As president, he promoted policies and programs that properly equipped NATO to fully halt the spread of communist aggression in Europe. He also created the Southeast Asia Treaty Organization (SEATO) to tackle communists’ influence in Southeast Asia.
Lent a friendly hand to the Soviet Union
Regardless of how stern Eisenhower was on communism, the president still wanted to have an open conversation with the Soviet Union. In mid-summer of 1955, he met leaders from Britain, France and the Soviet Union at a Geneva conference. He hoped that the differences between the two superpowers at the time could be resolved.
He went on to champion his “open skies” policy. The policy was aimed at allowing both the U.S. and the Soviets to observe each other’s military programs and establishments. The policy was shot down by the Soviets. However, that did not stop Eisenhower from holding constructive talks with Soviet Union Premier Nikita Krushchev in 1959.
In order to keep the peace in Europe, he signed the Austrian Peace Treaty on May 15, 1955. The treaty allowed Austria to become independent and neutral from either America’s or the Soviet’s influence.
Other worth-mentioning achievements of President Eisenhower
The following are some honorable mentions of the things that Eisenhower achieved during his lifetime:
- In 1958, Eisenhower signed the National Aeronautics and Space Act. The Act created the National Aeronautics and Space Administration (NASA).
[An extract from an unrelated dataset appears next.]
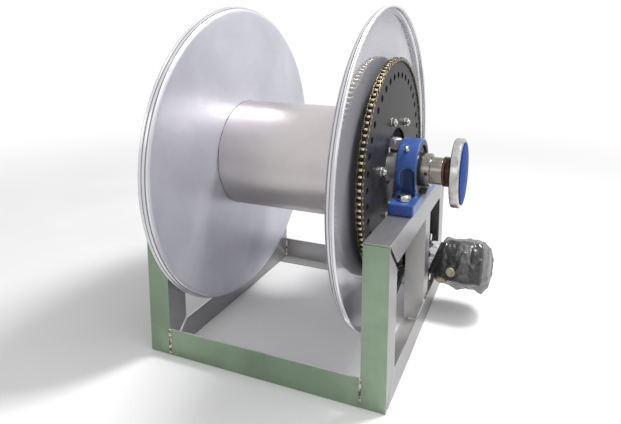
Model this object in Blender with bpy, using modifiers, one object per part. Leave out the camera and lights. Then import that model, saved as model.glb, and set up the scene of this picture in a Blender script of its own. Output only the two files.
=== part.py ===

The organization was created in response to the Soviet Union’s advances in space technology.
- Under his leadership, the United States witnessed the admission of Alaska and Hawaii into the Union. He signed the Alaska Statehood Act of 1958 and the Hawaii Admission Act of 1959. By so doing he made Alaska and Hawaii the 49th and 50th states respectively.
- On September 11, 1956, he established the People to People International (PTPI), an organization that promotes better understanding amongst people from different nations using science, education and cultural exchanges.